Without a clear presentation of the habitability issue both tenant and landlord commissioners could talk past each other. And predictably that is exactly what happened at this meeting. Landlord commissioners simply sidestepped the whole issue. “There is no need to proactively look for habitability issues when the complaint system seems to be working,” said landlord commissioner Neal Baseman. “Based on numbers it doesn’t seem there’s a habitability issue in this city.”

Of course the problem is plain to see from a walk down a multifamily block. That’s why Renters Alliance supports a local habitability standard with specific penalties and a system of proactive housing inspections so that tenants are not on the hook to rat on landlords. (Read the Renters Alliance comment about relocation fees and habitability.)

We are not asking the Rent Stabilization Commission to solve an intractable problem. This is not rocket science. Indeed there exist models to emulate.

City of Los Angeles inspects rental properties every three or four years. These aren’t surprise ‘gotcha’ inspections like restaurant inspections; they are noticed well in advance because the objective is to encourage compliance without having to resort to penalties or prosecution. Santa Monica aggressively enforces against violations. The city prosecutor regularly hauls landlords to court (which doesn’t happen in Beverly Hills). West Hollywood notably adopted a local habitability standard that requires repainting and replacement of floor coverings on a regular schedule. Landlords that fail to meet the obligation can be docked with a rent reduction.

It is simply a matter of standards and enforcement.
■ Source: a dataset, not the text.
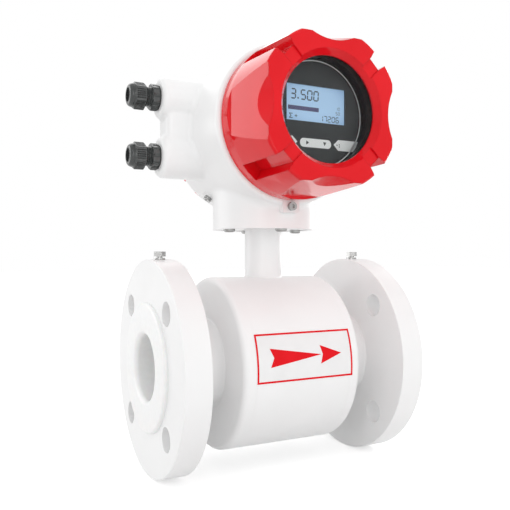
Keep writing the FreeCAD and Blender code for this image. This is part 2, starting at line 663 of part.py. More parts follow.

Is that too much to ask of this commission? However if this meeting is any indication we can expect further commission dysfunction to hobble the search for a solution to the city’s well-documented habitability problems.

Have a look at 421 South Maple which was for rent last year for $2,495. It is a one-bedroom unit that exhibited many of the habitability deficiencies about which tenants often complain. No household paying rent in Beverly Hills should have to live with such conditions.